Thanks to all respondents.
Martin and Rob, you suggest I use the ERV itself to supply make-up air. I know that the RecoupAerator allows for make-up air, but I was hoping to use filters that are washable and don't need replacement. (I know the RecoupAerator does also remove the risk of leakage, since there is no condensation). Is there an ERV that you know of in the 90-400 cfm range that can be made off-balance to provide more intake than exhaust? All the ones I have seen are ERV's with neutral, balanced ventilation.
Robert, is the code also for cathedralized attics within the conditioned space? Can I use the attic as the conditioned room from which I draw air into an A/C central return, just as if I had a central return in a hallway? Attic instead of hallway.
Richard,
You were the one who pointed out that you were planning to use an ERV. Although I provided advice on the best way to install ductwork for your ERV, I actually think an HRV makes for sense for your application.
I'm not sure what you mean by "makeup air." An HRV or an ERV provides balanced ventilation, providing fresh outdoor air in roughly the same quantities as exhaust air is removed.
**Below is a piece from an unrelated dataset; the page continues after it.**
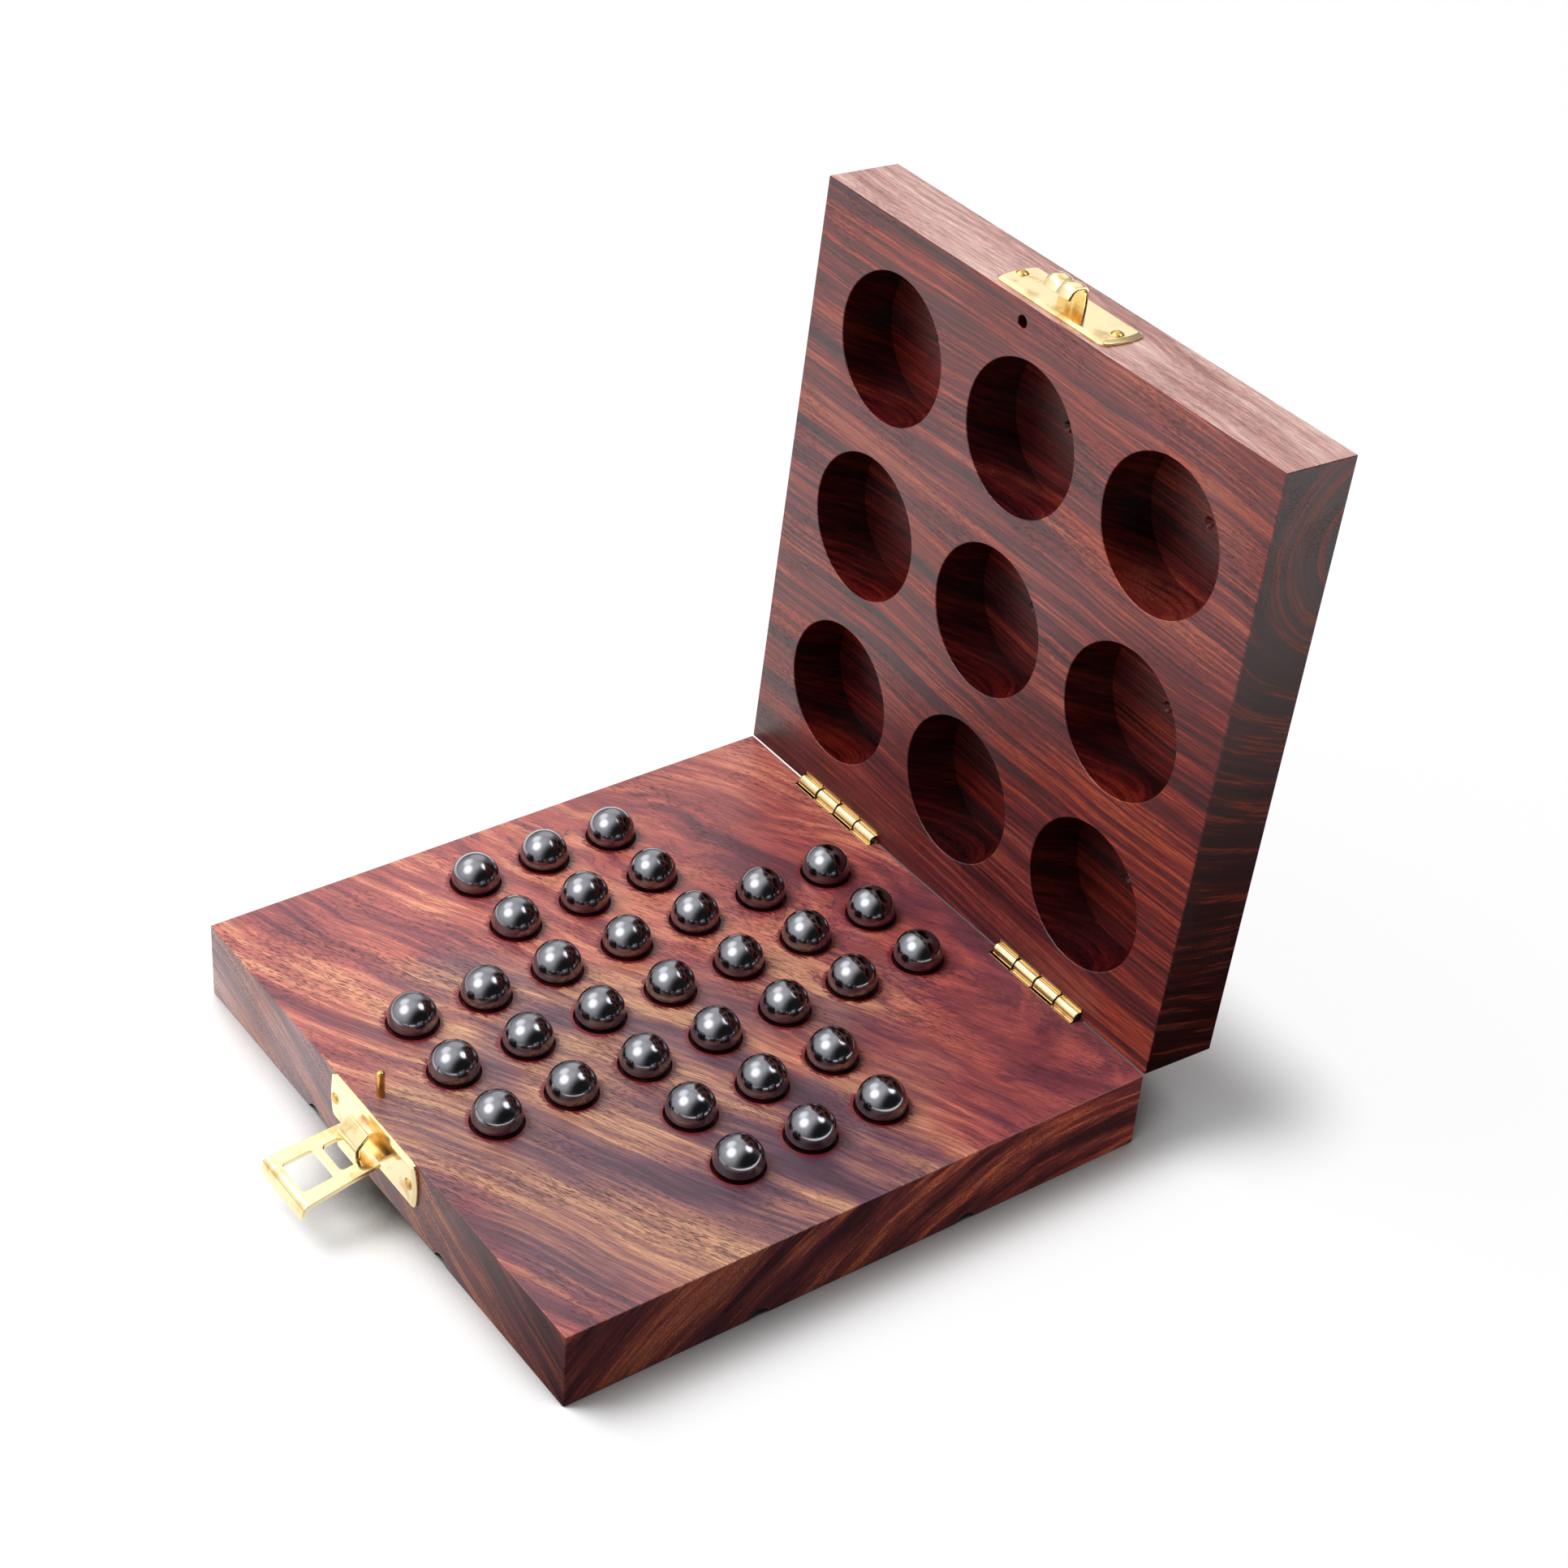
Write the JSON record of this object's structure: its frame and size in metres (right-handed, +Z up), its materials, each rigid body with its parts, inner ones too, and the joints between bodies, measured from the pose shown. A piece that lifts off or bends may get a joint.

It isn't very hard to adjust an HRV or an ERV (using balancing dampers) to be slightly unbalanced -- so that your are either slightly depressurizing or slightly pressurizing your house, if you want to.
However, if you really don't want balanced ventilation -- if you want a supply ventilation system to pressurize your house -- then maybe you should just go ahead and install a supply ventilation system instead of an ERV, which is designed to be balanced.
The term "makeup air" is usually used to refer to air that replaces the air removed by an exhaust appliance (for example, a clothes dryer, a central vacuum cleaner system, or a range hood), or air to replace combustion air burned by an atmospherically vented appliance (for example, a water heater or furnace).